Kobe react: Remembering Bill Gibbs

Marvin Westwestwords

One of the disadvantages of old age is that disasters are sometimes revisited.

The death of Kobe Bryant in the Sunday helicopter crash created an immediate flashback.

Bill Gibbs

I was in Gainesville, Fla., on the morning of Feb. 3, 1964, when Tennessee assistant basketball coach Bill Gibbs died in a commuter plane crash moments after takeoff.

In the hours before, Gibbs presented a scouting report on the Florida Gators to coach Ray Mears and the Volunteers. We were at the same table for dinner. His next assignment was to check on the Auburn Tigers.

When the shocking news of the crash reached the team hotel, my immediate reaction was a newspaper story. I rushed to the airport. I crashed into a stone wall.

Logic exclaimed that Bill was aboard flight 510, a 10-passenger twin-engine Beechcraft aimed for Jacksonville. It was the only way out of Gainesville to meet his next deadline. Alas, there was no way to prove the obvious.

Airport officials were in shock. The South Central Airline manifest? The person who had worked the gate gave me a blank stare. Police had more important things to do.

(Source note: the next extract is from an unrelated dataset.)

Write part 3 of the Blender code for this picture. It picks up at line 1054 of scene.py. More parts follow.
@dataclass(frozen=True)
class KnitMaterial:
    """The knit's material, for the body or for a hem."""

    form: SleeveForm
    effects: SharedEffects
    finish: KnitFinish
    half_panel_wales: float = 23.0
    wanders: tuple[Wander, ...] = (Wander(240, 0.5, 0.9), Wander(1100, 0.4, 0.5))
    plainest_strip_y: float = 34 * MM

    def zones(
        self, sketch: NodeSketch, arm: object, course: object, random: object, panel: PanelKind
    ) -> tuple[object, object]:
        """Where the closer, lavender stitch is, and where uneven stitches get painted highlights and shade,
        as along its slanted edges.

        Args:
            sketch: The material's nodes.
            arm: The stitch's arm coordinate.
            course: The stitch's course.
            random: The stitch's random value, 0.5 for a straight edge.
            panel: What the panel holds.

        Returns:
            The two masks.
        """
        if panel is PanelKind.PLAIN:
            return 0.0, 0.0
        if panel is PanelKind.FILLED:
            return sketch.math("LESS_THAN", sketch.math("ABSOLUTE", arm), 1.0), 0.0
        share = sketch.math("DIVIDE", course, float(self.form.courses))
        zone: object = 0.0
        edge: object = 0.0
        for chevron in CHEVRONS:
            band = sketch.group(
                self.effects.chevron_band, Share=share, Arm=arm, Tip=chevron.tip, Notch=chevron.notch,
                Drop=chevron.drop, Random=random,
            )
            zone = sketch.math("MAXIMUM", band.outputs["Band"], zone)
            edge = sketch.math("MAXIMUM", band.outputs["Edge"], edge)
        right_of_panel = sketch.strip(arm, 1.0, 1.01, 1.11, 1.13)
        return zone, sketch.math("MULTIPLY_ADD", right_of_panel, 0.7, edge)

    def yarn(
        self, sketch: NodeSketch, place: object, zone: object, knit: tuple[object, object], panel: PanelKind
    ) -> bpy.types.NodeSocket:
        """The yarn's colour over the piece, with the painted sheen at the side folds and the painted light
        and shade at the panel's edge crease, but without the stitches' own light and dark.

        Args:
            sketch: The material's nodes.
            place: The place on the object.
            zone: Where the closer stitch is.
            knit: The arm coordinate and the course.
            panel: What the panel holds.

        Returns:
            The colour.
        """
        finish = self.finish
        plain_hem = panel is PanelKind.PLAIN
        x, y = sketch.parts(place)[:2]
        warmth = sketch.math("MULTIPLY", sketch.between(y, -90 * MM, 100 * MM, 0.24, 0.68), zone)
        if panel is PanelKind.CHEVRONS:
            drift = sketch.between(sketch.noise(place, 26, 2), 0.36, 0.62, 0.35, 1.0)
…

One of the two people who would talk, a maintenance employee, understood my plight and wanted to help but didn’t really know what I needed to confirm.

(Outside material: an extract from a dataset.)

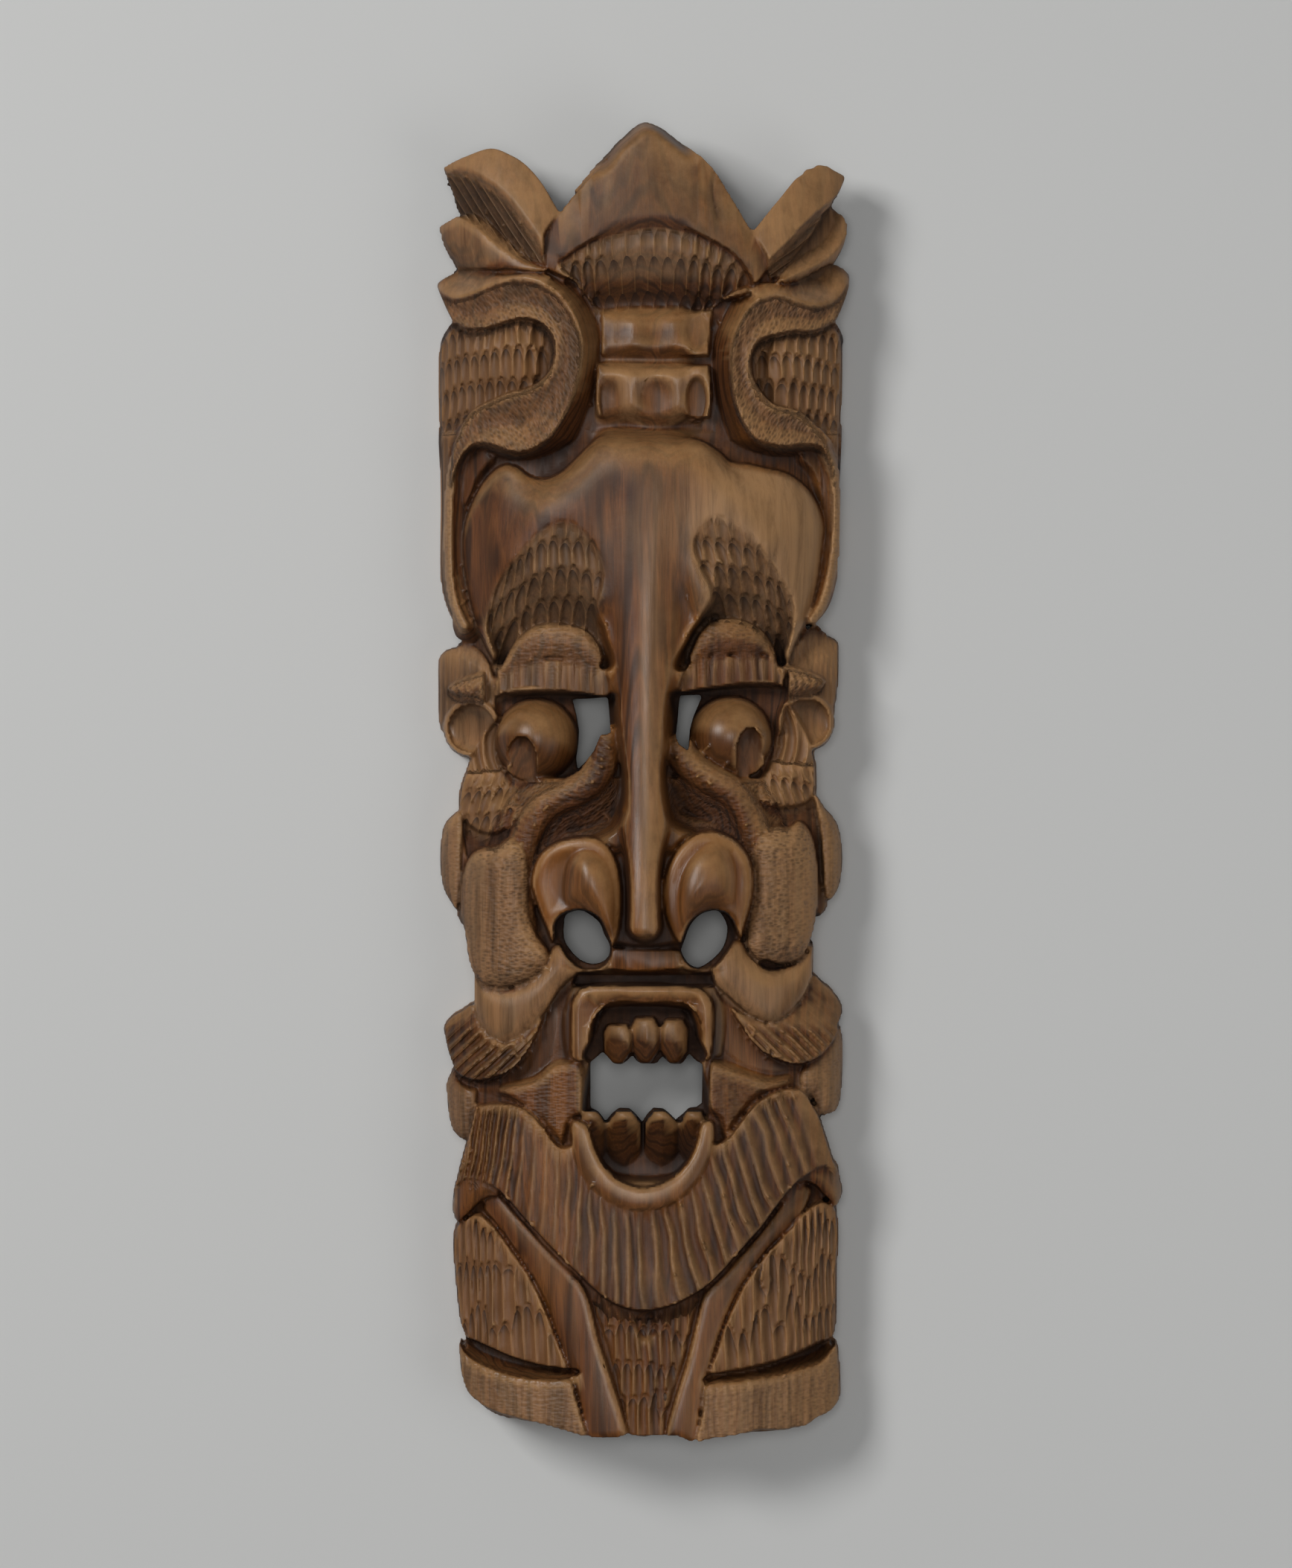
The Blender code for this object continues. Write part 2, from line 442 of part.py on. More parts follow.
def eyes(r):
    """The sockets, the eyeballs with their slanting pupils, and the gaps between eyeball and nose."""
    for points in ([(-95, 58), (-24, 58), (-20, 40), (-20, 12), (-30, -4), (-62, -12), (-88, -6), (-96, 14),
                    (-99, 36)],
                   [(22, 60), (93, 64), (92, 40), (88, 14), (78, -4), (60, -6), (36, 2), (20, 12), (17, 36)]):
        r.form(points, SOCKET_FLOOR, 6)
    rad = EYEBALL
    for cx, cy, px, py, ph, pv in ((-72, 25.5, -82, 8, 10.5, 19.5), (57.5, 27, 71, 14, 10.0, 19.5)):
        base = r.log[0, np.argmin(abs(r.x[0] - cx))] - 1
        dist = np.hypot(r.x - cx, r.y - cy)
        ball = base - rad + rad * np.sqrt(np.clip(1 - (dist / rad) ** 2, 0, 1))
        r.h = np.where(dist < rad, np.maximum(r.h, ball), r.h)
        scoop = 1 - ((r.x - px) / ph) ** 2 - ((r.y - py) / pv) ** 2
        slope = base - 16 + 0.22 * (r.y - py) + 3.5 * ((r.x - px) / ph) ** 2
        inside = (scoop > 0) & (dist < rad + 7)
        r.h = np.where(inside, np.where(r.y > py, np.minimum(r.h, slope), slope), r.h)
    for gap in ([(-48.5, 52.5), (-36, 53), (-24.5, 54), (-23.5, 42), (-22.5, 30), (-25, 28.5), (-29, 28.5),
                 (-31, 24), (-34, 17), (-39, 11), (-45, 5), (-46, 12), (-44.5, 22), (-44, 31), (-45.5, 41)],
                [(24, 55), (37, 55.5), (38.5, 54), (36, 48), (33, 41), (30.5, 32), (29.5, 17), (26, 20),
                 (23, 22), (21, 27), (22, 36), (23, 48)]):
        r.hole = np.maximum(r.hole, r.distance(gap, sharp=True))
    lids(r)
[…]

He said the plane got up maybe 200 feet and made a whining sound.

“It hit the ground and exploded.”

Jo Ann somebody, a secretary, thought the plane didn’t sound right as it lifted off. She went outside the terminal. She saw the crash and the fire. She said she and others rushed a long way out the runway and got close.

“It was too hot.”

I don’t remember what I finally wrote but it probably wasn’t very good. I did know some Gibbs background.

I don’t think I made the connection between that air death and a really famous sports figure who died in a plane crash. Knute Rockne, Notre Dame’s legendary football coach, was killed in March 1931 when his small plane went down in a Kansas cornfield.

I’ve made a lot of connections since:

Rocky Marciano, former heavyweight boxing champ, 49-0, died when his Cessna crashed into a tree near the Des Moines airport. That was in September 1969.

Roberto Clemente, Pittsburgh Pirate, was 38 when he died in a crash off Puerto Rico on New Year’s Eve 1972. He was on a mission of mercy, flying to Nicaragua with relief supplies for earthquake victims.

Thurman Munson, New York Yankee catcher and captain, died on a day off in 1979. He crashed at the Akron-Canton Airport practicing takeoffs and landings.

I am again reminded of the 1970 charter flight crash that cost the lives of 37 Marshall University football players.

There have been others – Ken Hubbs, Cory Lidle, Payne Stewart, Davey Allison …

Bill Gibbs’ death hit close to home. When Mears moved from Wittenberg to Tennessee, he hired the high school coach from Fairborn, Ohio, as his assistant. When Mears fell ill in his first season with the Vols, Gibbs took the steering wheel.

He was the coach of record when Tennessee overcame a 15-point deficit and upset Kentucky in Lexington. Gibbs and the Vols did it to the Wildcats again in Knoxville.

In Mears’ second season, ex-Vol Tommy Bartlett became the No. 1 assistant and Gibbs hit the road as a scout and recruiter.

His death was a traumatic experience. Trying to firm up the story was the worst day of my newspaper life. When the university tore down Gibbs Hall, it got a little bit of me.